Bridal Store Forcing Woman to Sign $489 Waiver or Lose Weight Backed

There’s been outrage online over a bride-to-be forced to pay up $489 to alter her wedding dress, or sign a waiver pledging to lose weight.

Her friend shared the situation to Mumsnet, under username MotherofGoats, as she revealed the wife-to-be ordered “a very expensive wedding dress from a well-known designer.”

The post said: “She went to be measured this week and was told that because she was “in between” sizes she would either have to pay £450 ($489) extra to have it made to her exact size or sign a waiver agreeing to lose around 14 pounds before her final fitting, which is four months before her actual wedding next June.

“Is this normal? I think it’s horrifying and toxic!”

File photo of wedding dress measurement.
File photo of wedding dress measurement. A bride-to-be has been given the choice of paying a $489 waiver or lose weight before the wedding.
alfexe/Getty Images

According to website, the average wedding dresses generally range from $500 to $4,000, with the national average $1,800.

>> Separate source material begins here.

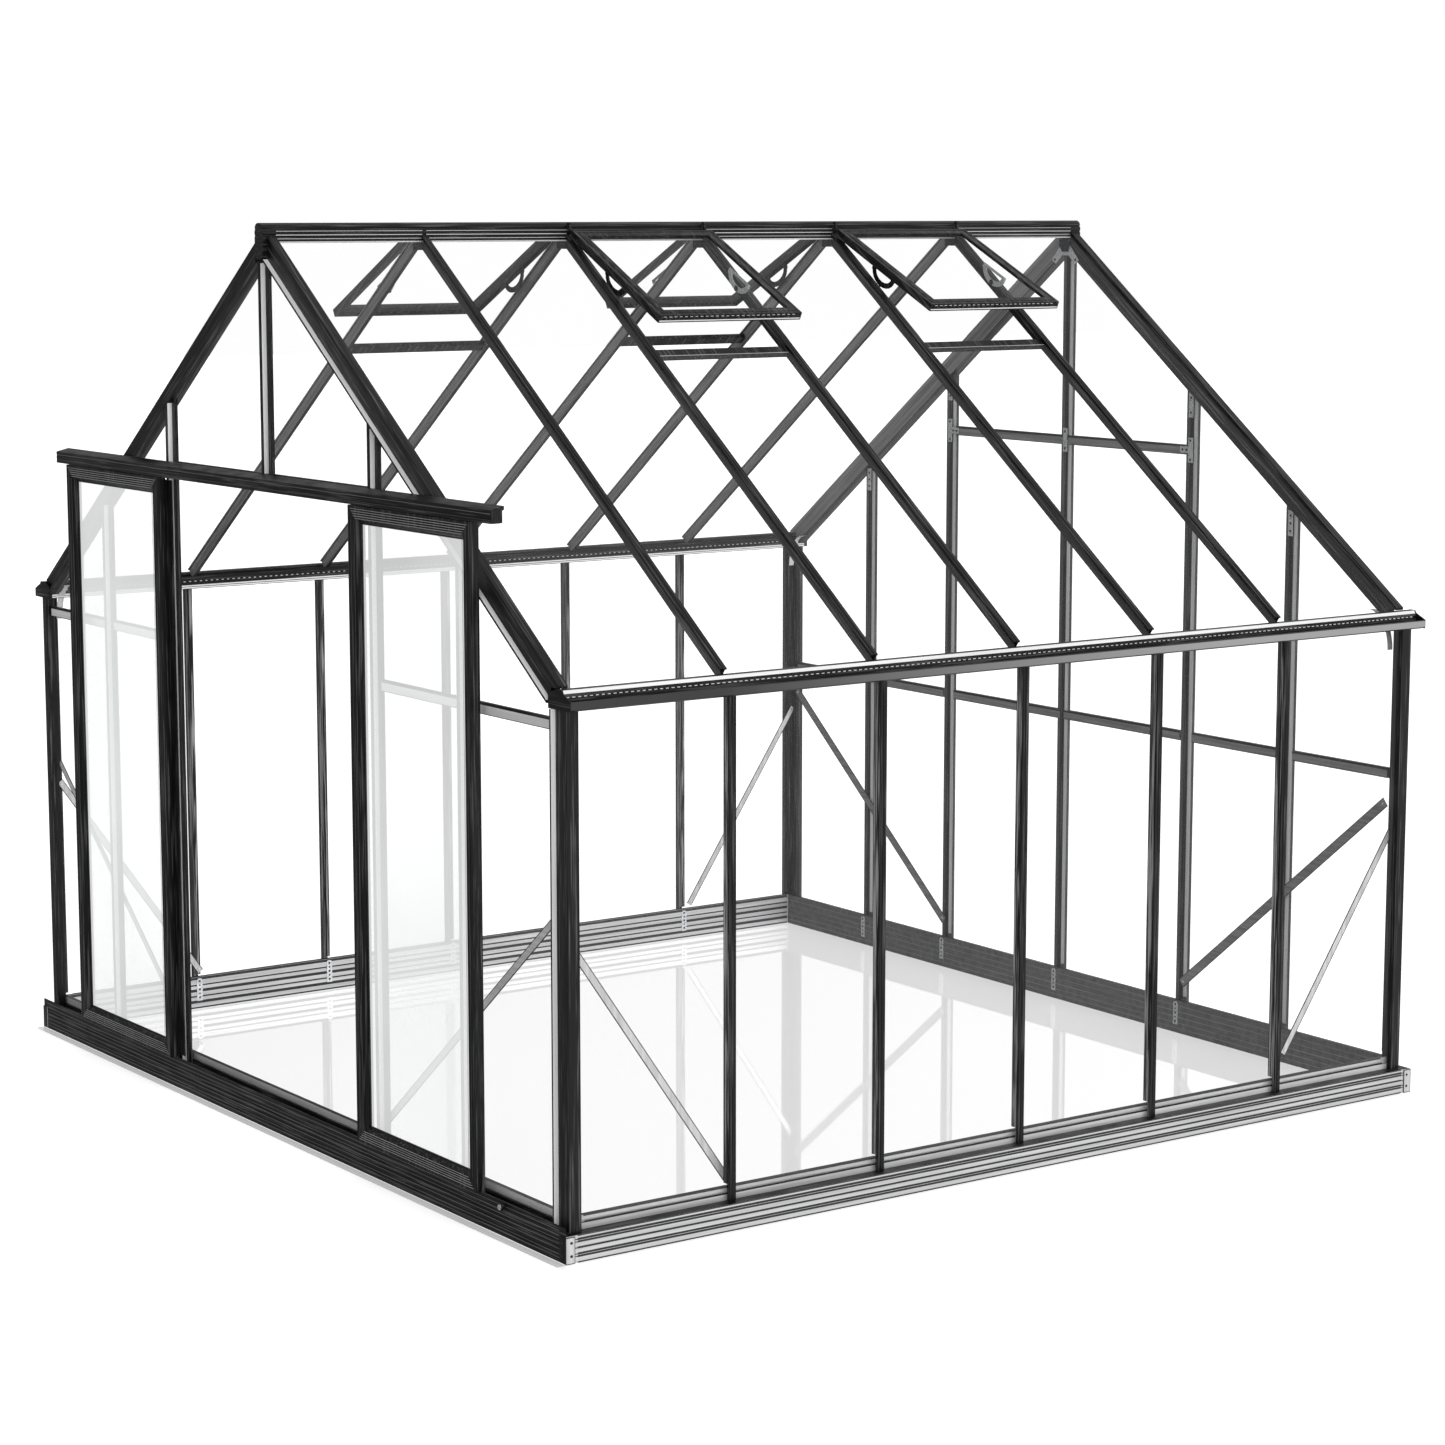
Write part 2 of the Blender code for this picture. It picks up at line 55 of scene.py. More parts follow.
GLASS_T = 0.004
RIB_D, FLANGE_W, FLANGE_T = 0.018, 0.066, 0.014  # gable bars: rib's depth, flange's width, thickness
BAR_WEB = 0.016  # width of a side or roof bar between two panes
STUD_X, JAMB_X = 1.34, 0.765  # distance of the outer studs and of the door jambs from the middle
FRONT_BRACE_Z, REAR_BRACE_Z, REAR_TOP_BRACE_Z = 1.735, 1.225, 2.385


def low(node):
    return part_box(node)[0]


def high(node):
    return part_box(node)[1]


WALL_X = high("side_bar_right_1")[0]
BAR_Y = [(low(f"side_bar_right_{k}")[1] + high(f"side_bar_right_{k}")[1]) / 2 for k in range(1, 6)]
LEDGE_Z = low("side_bar_right_1")[2]
SILL_Z = high("base_rail_right")[2]
RAIL_X = high("base_rail_right")[0]
PLINTH_X = high("base_corner_fr")[0]
PLINTH_Y = {"front": low("base_corner_fr")[1], "rear": high("base_corner_rr")[1]}
GUTTER_Z = low("gutter_right")[2]
RIDGE_TOP, RIDGE_X = high("ridge_beam")[2], high("ridge_beam")[0]
RIDGE_UNDER = 3.222  # underside of the ridge beam between its end blocks
FLANGE_Y = {"front": low("door_header")[1], "rear": high("rear_gable_bars")[1] - RIB_D}
TRACK_FACE, TRACK_Z = low("door_track")[1], low("door_track")[2]
POST_LIP_X = low("corner_post_fr")[0]
LINE_GAP = 0.0003  # how far thin lines and fittings stand off the face that they lie on
PANE_FOOT = 0.1125  # lower edge of the wall and gable panes
WALL_GLASS_X = 1.944  # inner face of the wall panes
GUTTER_LIP_Z = 1.819  # upper edge of the gutter's outer wall
GUTTER_X = (1.880, 2.0119)  # inner and outer faces of the gutter
TRACK_X = 1.636  # end of the lines along the door track
APEX_HALF = 0.034  # half width of the centre stud's head at the apex

PITCH = math.radians(36.2)
COS, SIN, TAN = math.cos(PITCH), math.sin(PITCH), math.tan(PITCH)
EAVE_X, EAVE_Z = 1.918, 1.865  # lower end of the roof bars' outer face
RAFTER_UNDER = -0.0755  # underside of the gable rafters, from the roof's outer face
VENT_BAYS = {"right": (3, 5), "left": (2, 4)}  # bays with a vent, counted from the door end
SILL_S = (EAVE_X - 0.050) / COS - 0.672  # middle of the vent sills, up the slope


def roof_z(x, n=0.0):
    """Height of the roof's outer face, moved out by n, above a point x from the middle."""
    return EAVE_Z + (EAVE_X - abs(x)) * TAN + n / COS


def roof_point(sx, s, n, y):
    """A point s up the slope from the bars' lower end and n out from their outer face."""
    return Vector((sx * (EAVE_X - s * COS + n * SIN), y, EAVE_Z + s * SIN + n * COS))


def plane(u, v, at=(0, 0, 0)):
    """A matrix with its X and Y axes along u and v and its origin at `at`."""
    u, v = Vector(u), Vector(v)
    return Matrix.Translation(at) @ Matrix((u, v, u.cross(v))).transposed().to_4x4()


# ---------------------------------------------------------------- materials
class Paint:
    """A material under construction: its node tree, its shader and the textures most surfaces share."""

    def __init__(self, name, metallic=0.0, roughness=0.4):
        self.material = bpy.data.materials.new(name)
        self.material.use_nodes = True
        self.tree = self.material.node_tree
        self.shader = self.tree.nodes["Principled BSDF"]
        self.shader.inputs["Metallic"].default_value = metallic
        self.shader.inputs["Roughness"].default_value = roughness

    def noise(self, scale, detail=3.0, along=None):
        """Noise in object space; `along` is a direction in which it is drawn out into streaks."""
        place = self.tree.nodes.new("ShaderNodeTexCoord")
        mapping = self.tree.nodes.new("ShaderNodeMapping")
        texture = self.tree.nodes.new("ShaderNodeTexNoise")
        texture.inputs["Scale"].default_value = scale
        texture.inputs["Detail"].default_value = detail
        if along:
            turn = Vector((0, 0, 1)).rotation_difference(Vector(along))
            mapping.vector_type = "TEXTURE"
            mapping.inputs["Rotation"].default_value = turn.to_euler()
            mapping.inputs["Scale"].default_value = (1, 1, 40)
        self.tree.links.new(place.outputs["Object"], mapping.inputs["Vector"])
        self.tree.links.new(mapping.outputs["Vector"], texture.inputs["Vector"])
        return texture.outputs["Fac"]

    def spread(self, value, lowest, highest, socket):
        """Sends a noise value, stretched to lowest..highest, to a socket of the shader."""
        node = self.tree.nodes.new("ShaderNodeMapRange")
        node.inputs["From Min"].default_value = 0.32
        node.inputs["From Max"].default_value = 0.68
        node.inputs["To Min"].default_value = lowest
        node.inputs["To Max"].default_value = highest
        self.tree.links.new(value, node.inputs["Value"])
        self.tree.links.new(node.outputs["Result"], self.shader.inputs[socket])

    def colour(self, value, stops):
        """Sends a colour ramp over a noise value to the shader; stops are (position, (r, g, b))."""
        ramp = self.tree.nodes.new("ShaderNodeValToRGB")
        for number, (position, rgb) in enumerate(stops):
            elements = ramp.color_ramp.elements
            element = elements[number] if number < 2 else elements.new(position)
            element.position = position
            element.color = (*rgb, 1)
        self.tree.links.new(value, ramp.inputs["Fac"])
        self.tree.links.new(ramp.outputs["Color"], self.shader.inputs["Base Color"])

    def bump(self, value, strength, distance):
        """Sends a noise value to the shader as relief of the given depth in metres."""
        node = self.tree.nodes.new("ShaderNodeBump")
        node.inputs["Strength"].default_value = strength
        node.inputs["Distance"].default_value = distance
        self.tree.links.new(value, node.inputs["Height"])
        self.tree.links.new(node.outputs["Normal"], self.shader.inputs["Normal"])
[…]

Gabriella Rello Duffy, Brides editorial director, told Newsweek: “It’s quite normal to have some sort of formal contract or agreement when you’re purchasing a wedding dress, because at the time of purchase, you’re not actually seeing the final product, and you might not see the dress for another six months.

“It’s such an emotional purchase, and in some ways, it’s an imagined purchase-each bride is imagining what they’re going to look like, and has a certain picture in her head, and has incredible expectations for the final result.”

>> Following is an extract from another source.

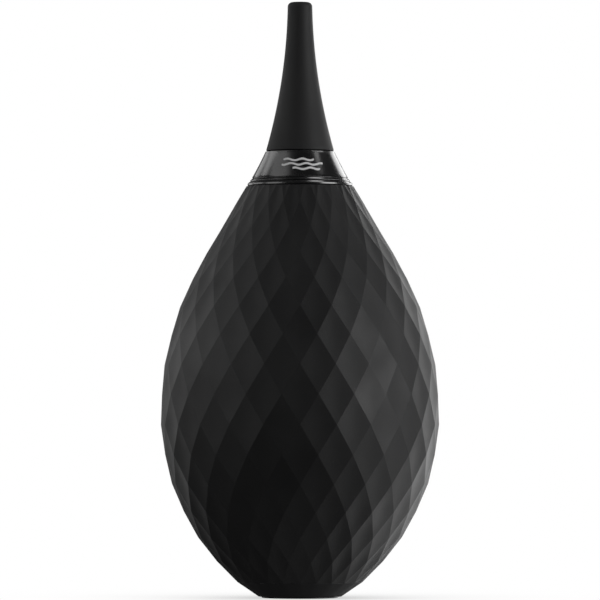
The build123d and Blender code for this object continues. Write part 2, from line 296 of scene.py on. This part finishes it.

Duffy shared more details about the measurement process, adding: “Brides work with bridal salons to record their precise measurements for the perfect fit, and the salon has made a recommendation on what size of the dress to order [for] those measurements.

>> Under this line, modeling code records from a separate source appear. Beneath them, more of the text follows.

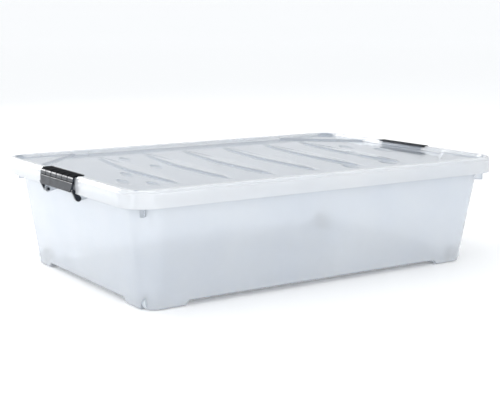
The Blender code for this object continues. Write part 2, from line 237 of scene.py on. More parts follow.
@dataclass(frozen=True)
class Track:
    """Closed rounded rectangle, anticlockwise seen from above.

    A point is its straight fraction times (half size minus radius), plus its normal times the radius, so
    the same stations serve every ring of a piece whatever the ring's size and corner radius.
    """

    straight: np.ndarray
    normal: np.ndarray

    def rings(
        self, half_x: np.ndarray, half_y: np.ndarray, radius: np.ndarray, height: np.ndarray
    ) -> np.ndarray:
        """Rings of points, one for each row of sizes.

        Args:
            half_x: Half lengths, of shape (rows, 1) or (rows, stations).
            half_y: Half widths, of the same shape.
            radius: Corner radii, of the same shape.
            height: Heights, of the same shape.

        Returns:
            Points of shape (rows, stations, 3).
        """
        x = self.straight[:, 0] * (half_x - radius) + self.normal[:, 0] * radius
        y = self.straight[:, 1] * (half_y - radius) + self.normal[:, 1] * radius
        return np.stack([x, y, np.broadcast_to(height, x.shape)], axis=-1)

    def climb(self, rows: Sequence[Sequence[float]]) -> np.ndarray:
        """Rings for rows of half length, half width, corner radius and height."""
        return self.rings(*np.split(np.array(rows), 4, axis=1))


@dataclass(frozen=True)
class Plan:
    """Stations that cover a rounded rectangle with columns and rows, and the track round its edge.

    Columns cross the corner arcs at even angles. Rows beyond the corner centres close up towards the ends.
    """

    half_x: float
    half_y: float
    radius: float
    columns_x: np.ndarray
    rows_y: np.ndarray
    arc_steps: int = 12

    def _columns(self) -> tuple[np.ndarray, np.ndarray, np.ndarray]:
        """Straight fraction and the two parts of the normal, for each column on the back edge."""
        turn = np.linspace(0.0, math.pi / 2, self.arc_steps + 1)[:-1]
        inner = self.columns_x / (self.half_x - self.radius)
        ends = np.ones(self.arc_steps)
        fraction = np.concatenate([-ends, inner, ends])
        out = np.concatenate([-np.cos(turn), np.zeros(len(inner)), np.cos(turn)[::-1]])
        back = np.concatenate([np.sin(turn), np.ones(len(inner)), np.sin(turn)[::-1]])
        return fraction, out, back

    def track(self) -> Track:
        """The closed track round the edge."""
        fraction, out, back = self._columns()
        side = self.rows_y[1:-1] / (self.half_y - self.radius)
        one = np.ones(len(fraction))
        level = np.ones(len(side))
        straight = np.concatenate([
            np.stack([fraction, -one], axis=-1), np.stack([level, side], axis=-1),
            np.stack([fraction[::-1], one], axis=-1), np.stack([-level, side[::-1]], axis=-1),
        ])
        normal = np.concatenate([
            np.stack([out, -back], axis=-1), np.stack([level, level * 0.0], axis=-1),
            np.stack([out[::-1], back[::-1]], axis=-1), np.stack([-level, level * 0.0], axis=-1),
        ])
        return Track(straight, normal)

    def points(self, half_x: float, half_y: float, radius: float) -> np.ndarray:
        """Grid of plan points inside a rounded rectangle of the given size.

        Args:
            half_x: Half length.
            half_y: Half width.
            radius: Corner radius.

        Returns:
            Points of shape (rows, columns, 2), whose edge lies on the track's ring of that size.
        """
        fraction, out, back = self._columns()
        x = fraction * (half_x - radius) + out * radius
        straight_y = self.rows_y / (self.half_y - self.radius) * (half_y - radius)
        share = np.linspace(0.0, 1.0, self.arc_steps + 1)[1:, None]
        beyond = (half_y - radius) + share * back * radius
        rows = np.broadcast_to(straight_y[:, None], (len(straight_y), len(x)))
        y = np.concatenate([-beyond[::-1], rows, beyond])
        return np.stack([np.broadcast_to(x, y.shape), y], axis=-1)


def lifted(plan_points: np.ndarray, height: np.ndarray) -> np.ndarray:
    """Plan points with their heights."""
    return np.concatenate([plan_points, height[..., None]], axis=-1)


def drop_outline(centres: np.ndarray, radii: np.ndarray, steps: int) -> np.ndarray:
    """Outline of the tight band round circles: each direction takes the circle that reaches furthest.

    Args:
        centres: Circle centres, of shape (circles, 2).
        radii: Circle radii.
        steps: Points on the outline.

    Returns:
        Points of shape (steps, 2).
    """
    angle = np.linspace(0.0, math.tau, steps, endpoint=False)
    facing = np.stack([np.cos(angle), np.sin(angle)], axis=-1)
    reach = facing @ centres.T + radii
    chosen = np.argmax(reach, axis=1)
    return centres[chosen] + facing * radii[chosen][:, None]


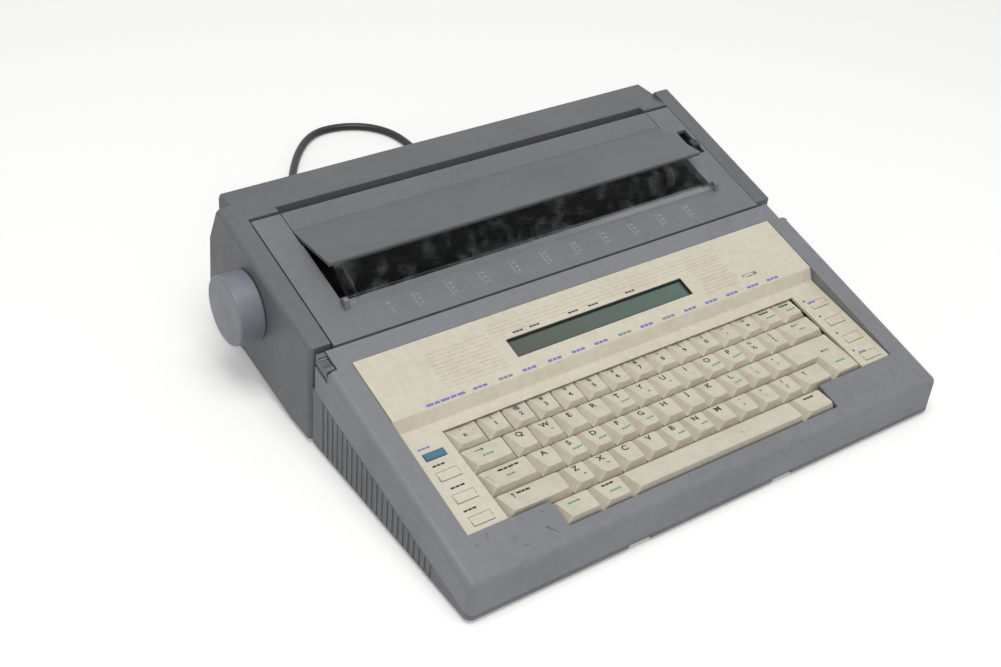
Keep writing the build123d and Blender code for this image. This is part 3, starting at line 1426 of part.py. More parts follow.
rows = {"number_row_keys": 1, "qwerty_row_keys": 2, "home_row_keys": 3, "bottom_row_keys": 4}
pieces = {
    "base_tray": make_base_tray, "front_case": make_front_case, "rear_housing": make_rear_housing,
    "rubber_feet": make_rubber_feet, "case_screws": make_case_screws,
    "keyboard_panel": make_keyboard_panel, "lcd_window": make_lcd_window, "lcd_module": make_lcd_module,
    "contrast_wheel": make_contrast_wheel, "power_switch": make_power_switch,
    "alt_button": make_alt_button, "function_buttons": make_function_buttons,
    "arrow_buttons": make_arrow_buttons, "key_plate": make_key_plate, "key_board": make_key_board,
    "return_key": make_return_key, "top_lid": make_top_lid, "paper_support": make_paper_support,
    "visor": make_visor, "chassis": make_chassis, "platen_bushes": make_platen_bushes,
    "platen_shaft": make_platen_shaft, "platen_roller": make_platen_roller,
    "platen_knob": make_platen_knob, "feed_rollers": make_feed_rollers,
    "paper_chute": make_paper_chute, "paper_release_lever": make_release_lever,
    "guide_rods": make_guide_rods, "carriage_frame": make_carriage_frame, "wheel_motor": make_wheel_motor,
    "print_hammer": make_print_hammer, "daisy_wheel": make_daisy_wheel,
    "ribbon_cassette": make_ribbon_cassette, "drive_belt": make_drive_belt,
    "drive_pulley": make_drive_pulley, "idler_pulley": make_idler_pulley, "pulley_post": make_pulley_post,
    "drive_motors": make_motors, "main_board": make_main_board, "transformer": make_transformer,
    "cord_relief": make_cord_relief, "power_cord": make_power_cord, "cord_coil": make_cord_coil,
    "power_plug": make_power_plug,
}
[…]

“Most salons will have you order a bigger size and alter it down, so when finalizing the purchase, all of these details are noted and factored into a final agreement so all parties are clear on the order.

I think it’s horrifying and toxic!”


“So, if the salon recommends that you order one size for ease of alterations, and you decide to order something smaller, it makes sense that the salon would have you sign a waiver for transparency, and to make sure that you will accept the dress at that smaller size.”

The post, which can be read here, amassed more than 170 responses since being shared on Tuesday.

As numerous people weighed in, her friend shared more details in the comments, adding: “She was expecting to have to pay £200 ($217) for alterations but the shop are saying because she’s in between sizes she needs to pay £450 ($489) for an inbetween size.

“Surely the point about going to a bridal designer is that your dress is made to measure? Or am I just old-fashioned….”

Some people shed light on why the decision may have been made, as SudocremOnEverything wrote: “They’ve clearly been burned by too many brides who wouldn’t pay the £450 ($489) to get the dress in a size that would fit, said they’d diet and then caused a big fuss when they didn’t. She could pay the extra and order the bigger size instead.”

But people sympathized with the shop’s decision, and pointed out alternatives.

BMW6 stated: “The waiver is so she pays for the dress even if it’s too small cos she didn’t lose the extra weight. Sounds perfectly reasonable to me.”

Imtoowettowoo wrote: “A friend of mine owned a bridal shop. She had real problems with brides-to-be who ordered a certain size dress and then got pregnant, before the wedding, so it didn’t fit. Some refused to pay to have it altered, so it was a real pain.”

WhatNoRaisins commented: “I’m guessing they’ve had problems with brides not being realistic about how much weight they are going to be losing. It would make more sense to buy the size up and take it elsewhere to be tailored surely?”

Quincythequince thought: “I think it’s fair enough. What are they supposed to do?”

Newsweek was not able to verify the details of the case.